= Weight (strings) =

The $a$-weight of a string, for a letter $a$, is the number of times that letter occurs in the string. More precisely, let $A$ be a finite set (called the alphabet), $a\in A$ a letter of $A$, and $c\in A^*$ a
string (where $A^*$ is the free monoid generated by the elements of $A$, equivalently the set of strings, including the empty string, whose letters are from $A$). Then the $a$-weight of $c$, denoted by $\mathrm{wt}_a(c)$, is the number of times the generator $a$ occurs in the unique expression for $c$ as a product (concatenation) of letters in $A$.

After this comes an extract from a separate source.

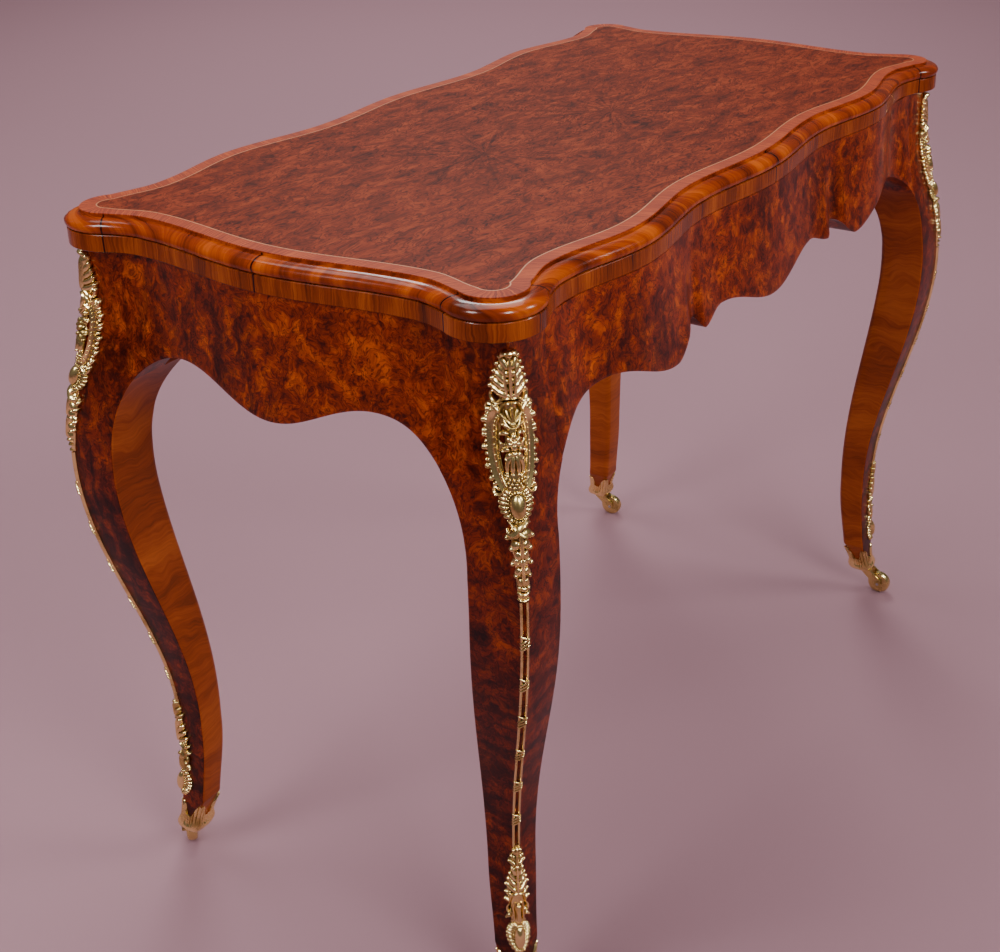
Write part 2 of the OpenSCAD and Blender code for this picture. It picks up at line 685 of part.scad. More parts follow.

If $A$ is an abelian group, the Hamming weight $\mathrm{wt}(c)$ of $c$,
often simply referred to as "weight", is the number of nonzero letters in $c$.

== Examples ==
- Let $A=\{x,y,z\}$. In the string $c=yxxzyyzxyzzyx$, $y$ occurs 5 times, so the $y$-weight of $c$ is $\mathrm{wt}_y(c)=5$.
- Let $A=\mathbf{Z}_3=\{0,1,2\}$ (an abelian group) and $c=002001200$. Then $\mathrm{wt}_0(c)=6$, $\mathrm{wt}_1(c)=1$, $\mathrm{wt}_2(c)=2$ and $\mathrm{wt}(c)=\mathrm{wt}_1(c)+\mathrm{wt}_2(c)=3$.